» **What to do**: Print, without altering anything, the lines from the one that holds "return body - Pos(0, 0, head_height)" to the one that holds "coarse, medium, fine = 2, 3, 5", inclusive. No other lines belong in the output.

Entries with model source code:
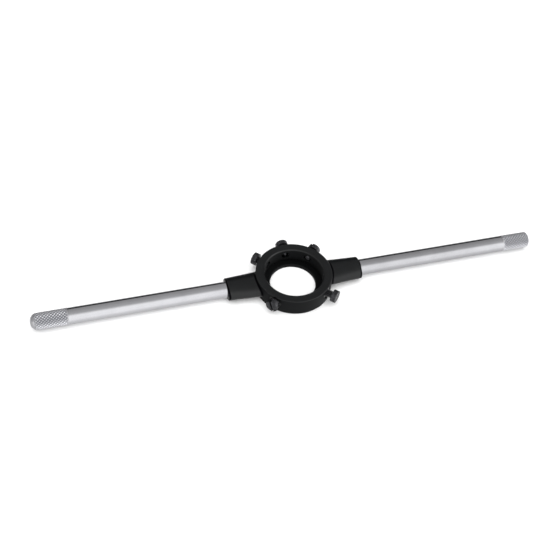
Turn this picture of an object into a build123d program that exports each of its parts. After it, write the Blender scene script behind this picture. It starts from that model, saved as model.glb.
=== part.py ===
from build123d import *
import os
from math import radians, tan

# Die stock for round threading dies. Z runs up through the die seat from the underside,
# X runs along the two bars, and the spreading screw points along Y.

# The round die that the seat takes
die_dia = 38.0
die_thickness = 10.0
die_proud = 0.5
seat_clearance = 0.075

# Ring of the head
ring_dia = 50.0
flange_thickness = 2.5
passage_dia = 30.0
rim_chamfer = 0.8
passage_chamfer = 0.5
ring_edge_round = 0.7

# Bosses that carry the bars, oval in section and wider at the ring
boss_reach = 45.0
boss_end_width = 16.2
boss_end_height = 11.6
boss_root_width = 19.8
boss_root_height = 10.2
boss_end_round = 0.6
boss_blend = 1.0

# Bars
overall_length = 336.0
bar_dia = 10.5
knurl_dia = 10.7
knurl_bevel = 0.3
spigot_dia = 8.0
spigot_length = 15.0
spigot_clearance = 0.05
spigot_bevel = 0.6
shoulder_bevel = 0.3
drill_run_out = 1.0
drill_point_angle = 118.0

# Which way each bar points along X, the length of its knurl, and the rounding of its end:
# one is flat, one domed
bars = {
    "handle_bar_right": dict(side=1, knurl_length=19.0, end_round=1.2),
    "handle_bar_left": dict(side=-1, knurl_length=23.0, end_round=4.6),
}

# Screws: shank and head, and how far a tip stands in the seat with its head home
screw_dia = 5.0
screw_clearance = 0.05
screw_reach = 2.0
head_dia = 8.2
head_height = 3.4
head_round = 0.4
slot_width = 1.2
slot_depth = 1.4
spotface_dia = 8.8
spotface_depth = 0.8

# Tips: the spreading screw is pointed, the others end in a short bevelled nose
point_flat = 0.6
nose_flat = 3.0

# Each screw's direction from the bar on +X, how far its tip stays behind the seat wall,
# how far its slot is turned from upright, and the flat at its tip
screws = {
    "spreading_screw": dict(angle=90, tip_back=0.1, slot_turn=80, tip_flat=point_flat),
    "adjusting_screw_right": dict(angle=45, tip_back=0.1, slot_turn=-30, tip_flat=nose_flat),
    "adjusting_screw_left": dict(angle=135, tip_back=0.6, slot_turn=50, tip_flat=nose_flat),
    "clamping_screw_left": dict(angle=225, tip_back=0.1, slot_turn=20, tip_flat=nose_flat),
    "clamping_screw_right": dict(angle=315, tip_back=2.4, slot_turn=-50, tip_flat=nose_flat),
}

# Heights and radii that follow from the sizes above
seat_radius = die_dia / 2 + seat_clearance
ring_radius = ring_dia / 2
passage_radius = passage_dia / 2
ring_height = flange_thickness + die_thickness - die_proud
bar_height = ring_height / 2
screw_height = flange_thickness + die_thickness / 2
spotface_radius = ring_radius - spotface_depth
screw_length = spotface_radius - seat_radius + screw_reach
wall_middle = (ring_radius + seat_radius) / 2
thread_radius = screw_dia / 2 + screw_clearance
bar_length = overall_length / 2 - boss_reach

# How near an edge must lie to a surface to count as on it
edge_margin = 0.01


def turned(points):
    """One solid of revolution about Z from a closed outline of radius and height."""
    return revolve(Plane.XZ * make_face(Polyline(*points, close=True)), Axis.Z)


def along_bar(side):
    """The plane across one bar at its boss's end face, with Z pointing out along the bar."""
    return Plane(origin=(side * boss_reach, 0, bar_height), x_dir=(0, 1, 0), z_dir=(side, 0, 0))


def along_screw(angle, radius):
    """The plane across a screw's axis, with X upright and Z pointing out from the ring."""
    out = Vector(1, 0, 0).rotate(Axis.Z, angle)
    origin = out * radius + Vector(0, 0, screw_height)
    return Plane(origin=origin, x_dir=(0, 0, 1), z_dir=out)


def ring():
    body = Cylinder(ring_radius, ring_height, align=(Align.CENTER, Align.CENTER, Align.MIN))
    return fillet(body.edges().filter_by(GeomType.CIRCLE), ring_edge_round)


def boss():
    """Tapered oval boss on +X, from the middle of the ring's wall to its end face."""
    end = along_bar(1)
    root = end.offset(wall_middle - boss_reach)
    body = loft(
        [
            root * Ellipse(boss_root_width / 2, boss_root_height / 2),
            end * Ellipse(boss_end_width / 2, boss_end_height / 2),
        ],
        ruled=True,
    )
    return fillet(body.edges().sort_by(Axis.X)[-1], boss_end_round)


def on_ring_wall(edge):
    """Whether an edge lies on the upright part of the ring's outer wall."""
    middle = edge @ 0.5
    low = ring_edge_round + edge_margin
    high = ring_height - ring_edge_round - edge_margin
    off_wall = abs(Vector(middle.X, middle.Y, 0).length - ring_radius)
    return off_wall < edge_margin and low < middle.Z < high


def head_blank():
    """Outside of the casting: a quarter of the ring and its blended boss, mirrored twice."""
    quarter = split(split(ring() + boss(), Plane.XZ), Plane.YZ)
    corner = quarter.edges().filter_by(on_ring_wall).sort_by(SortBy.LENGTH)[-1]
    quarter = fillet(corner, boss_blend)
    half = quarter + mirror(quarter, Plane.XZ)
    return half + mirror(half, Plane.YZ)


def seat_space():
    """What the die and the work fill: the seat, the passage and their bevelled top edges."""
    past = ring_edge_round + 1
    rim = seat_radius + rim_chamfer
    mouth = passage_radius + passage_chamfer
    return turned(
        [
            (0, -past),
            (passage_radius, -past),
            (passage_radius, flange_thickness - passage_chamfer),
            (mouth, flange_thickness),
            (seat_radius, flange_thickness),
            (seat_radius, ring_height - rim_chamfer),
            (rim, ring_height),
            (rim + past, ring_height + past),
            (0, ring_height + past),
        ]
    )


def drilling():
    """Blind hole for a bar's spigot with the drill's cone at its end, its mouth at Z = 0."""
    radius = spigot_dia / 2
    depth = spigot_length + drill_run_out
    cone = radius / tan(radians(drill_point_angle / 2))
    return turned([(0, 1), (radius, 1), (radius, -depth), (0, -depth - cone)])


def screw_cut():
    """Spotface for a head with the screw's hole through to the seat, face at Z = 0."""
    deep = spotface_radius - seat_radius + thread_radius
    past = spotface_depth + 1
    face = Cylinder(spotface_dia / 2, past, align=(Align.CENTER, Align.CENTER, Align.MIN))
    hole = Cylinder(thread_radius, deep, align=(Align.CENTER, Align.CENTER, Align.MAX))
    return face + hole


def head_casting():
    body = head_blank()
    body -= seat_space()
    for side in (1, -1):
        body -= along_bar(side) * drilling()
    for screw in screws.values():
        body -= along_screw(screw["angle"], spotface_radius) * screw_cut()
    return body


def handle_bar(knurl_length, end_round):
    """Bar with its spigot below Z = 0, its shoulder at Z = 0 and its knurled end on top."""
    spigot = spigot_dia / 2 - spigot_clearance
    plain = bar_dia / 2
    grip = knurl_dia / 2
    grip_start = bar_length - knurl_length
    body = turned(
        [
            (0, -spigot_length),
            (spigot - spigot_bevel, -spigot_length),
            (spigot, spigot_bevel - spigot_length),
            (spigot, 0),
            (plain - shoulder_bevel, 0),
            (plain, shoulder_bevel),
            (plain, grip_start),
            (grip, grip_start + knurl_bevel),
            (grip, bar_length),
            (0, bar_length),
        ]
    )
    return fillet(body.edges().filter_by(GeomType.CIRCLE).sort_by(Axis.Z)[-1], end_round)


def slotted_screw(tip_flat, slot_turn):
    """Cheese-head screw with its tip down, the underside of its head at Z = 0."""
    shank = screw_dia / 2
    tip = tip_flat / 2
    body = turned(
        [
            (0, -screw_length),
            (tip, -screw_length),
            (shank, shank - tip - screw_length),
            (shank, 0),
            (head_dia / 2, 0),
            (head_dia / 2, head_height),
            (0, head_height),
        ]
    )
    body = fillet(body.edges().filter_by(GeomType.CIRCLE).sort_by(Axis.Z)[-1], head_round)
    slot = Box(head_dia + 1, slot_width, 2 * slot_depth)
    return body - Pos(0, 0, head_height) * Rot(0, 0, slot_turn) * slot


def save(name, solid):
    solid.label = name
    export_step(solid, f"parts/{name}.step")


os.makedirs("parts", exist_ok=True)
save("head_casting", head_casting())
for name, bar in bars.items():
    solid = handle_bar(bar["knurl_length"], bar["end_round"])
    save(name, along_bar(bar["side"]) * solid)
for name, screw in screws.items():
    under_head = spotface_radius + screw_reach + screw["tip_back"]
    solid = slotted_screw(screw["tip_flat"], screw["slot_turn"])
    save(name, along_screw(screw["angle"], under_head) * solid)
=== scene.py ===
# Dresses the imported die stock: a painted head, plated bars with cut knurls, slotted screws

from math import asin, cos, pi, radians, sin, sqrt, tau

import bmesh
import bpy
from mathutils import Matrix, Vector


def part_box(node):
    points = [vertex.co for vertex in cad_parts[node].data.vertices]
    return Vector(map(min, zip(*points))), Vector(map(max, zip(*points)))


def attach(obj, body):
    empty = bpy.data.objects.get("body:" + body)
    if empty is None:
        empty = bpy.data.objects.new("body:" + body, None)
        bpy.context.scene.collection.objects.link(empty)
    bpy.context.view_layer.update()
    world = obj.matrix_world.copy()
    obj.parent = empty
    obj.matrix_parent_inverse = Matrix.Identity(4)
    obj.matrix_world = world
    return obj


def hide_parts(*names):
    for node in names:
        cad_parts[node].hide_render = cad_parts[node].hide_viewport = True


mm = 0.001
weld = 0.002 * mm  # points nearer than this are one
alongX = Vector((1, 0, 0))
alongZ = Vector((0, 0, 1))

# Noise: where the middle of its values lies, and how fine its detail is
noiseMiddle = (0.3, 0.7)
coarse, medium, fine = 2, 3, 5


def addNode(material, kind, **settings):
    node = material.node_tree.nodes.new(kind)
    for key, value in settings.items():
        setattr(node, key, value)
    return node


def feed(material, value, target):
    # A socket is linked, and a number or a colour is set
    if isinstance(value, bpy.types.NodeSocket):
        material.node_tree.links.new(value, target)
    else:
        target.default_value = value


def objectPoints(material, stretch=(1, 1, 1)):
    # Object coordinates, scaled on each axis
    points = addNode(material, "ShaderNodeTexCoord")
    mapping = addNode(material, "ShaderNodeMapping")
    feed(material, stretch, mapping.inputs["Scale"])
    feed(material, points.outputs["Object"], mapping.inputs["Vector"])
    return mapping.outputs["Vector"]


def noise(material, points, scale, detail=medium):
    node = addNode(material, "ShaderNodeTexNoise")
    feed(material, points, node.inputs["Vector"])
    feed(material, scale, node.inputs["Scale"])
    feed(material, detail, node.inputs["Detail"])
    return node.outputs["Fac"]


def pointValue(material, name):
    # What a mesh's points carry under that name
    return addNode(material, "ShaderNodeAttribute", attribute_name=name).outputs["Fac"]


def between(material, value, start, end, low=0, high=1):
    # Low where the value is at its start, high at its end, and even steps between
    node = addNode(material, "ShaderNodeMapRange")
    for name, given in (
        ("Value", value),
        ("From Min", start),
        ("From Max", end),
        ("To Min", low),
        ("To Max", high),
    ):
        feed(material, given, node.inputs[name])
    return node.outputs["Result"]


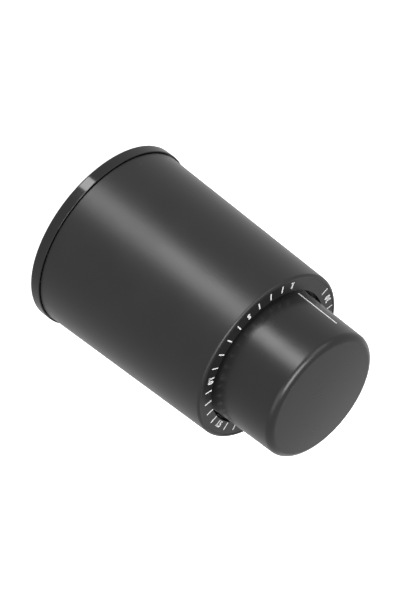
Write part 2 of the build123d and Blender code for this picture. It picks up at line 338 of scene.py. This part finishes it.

» **Reply**:
    return body - Pos(0, 0, head_height) * Rot(0, 0, slot_turn) * slot


def save(name, solid):
    solid.label = name
    export_step(solid, f"parts/{name}.step")


os.makedirs("parts", exist_ok=True)
save("head_casting", head_casting())
for name, bar in bars.items():
    solid = handle_bar(bar["knurl_length"], bar["end_round"])
    save(name, along_bar(bar["side"]) * solid)
for name, screw in screws.items():
    under_head = spotface_radius + screw_reach + screw["tip_back"]
    solid = slotted_screw(screw["tip_flat"], screw["slot_turn"])
    save(name, along_screw(screw["angle"], under_head) * solid)
=== scene.py ===
# Dresses the imported die stock: a painted head, plated bars with cut knurls, slotted screws

from math import asin, cos, pi, radians, sin, sqrt, tau

import bmesh
import bpy
from mathutils import Matrix, Vector


def part_box(node):
    points = [vertex.co for vertex in cad_parts[node].data.vertices]
    return Vector(map(min, zip(*points))), Vector(map(max, zip(*points)))


def attach(obj, body):
    empty = bpy.data.objects.get("body:" + body)
    if empty is None:
        empty = bpy.data.objects.new("body:" + body, None)
        bpy.context.scene.collection.objects.link(empty)
    bpy.context.view_layer.update()
    world = obj.matrix_world.copy()
    obj.parent = empty
    obj.matrix_parent_inverse = Matrix.Identity(4)
    obj.matrix_world = world
    return obj


def hide_parts(*names):
    for node in names:
        cad_parts[node].hide_render = cad_parts[node].hide_viewport = True


mm = 0.001
weld = 0.002 * mm  # points nearer than this are one
alongX = Vector((1, 0, 0))
alongZ = Vector((0, 0, 1))

# Noise: where the middle of its values lies, and how fine its detail is
noiseMiddle = (0.3, 0.7)
coarse, medium, fine = 2, 3, 5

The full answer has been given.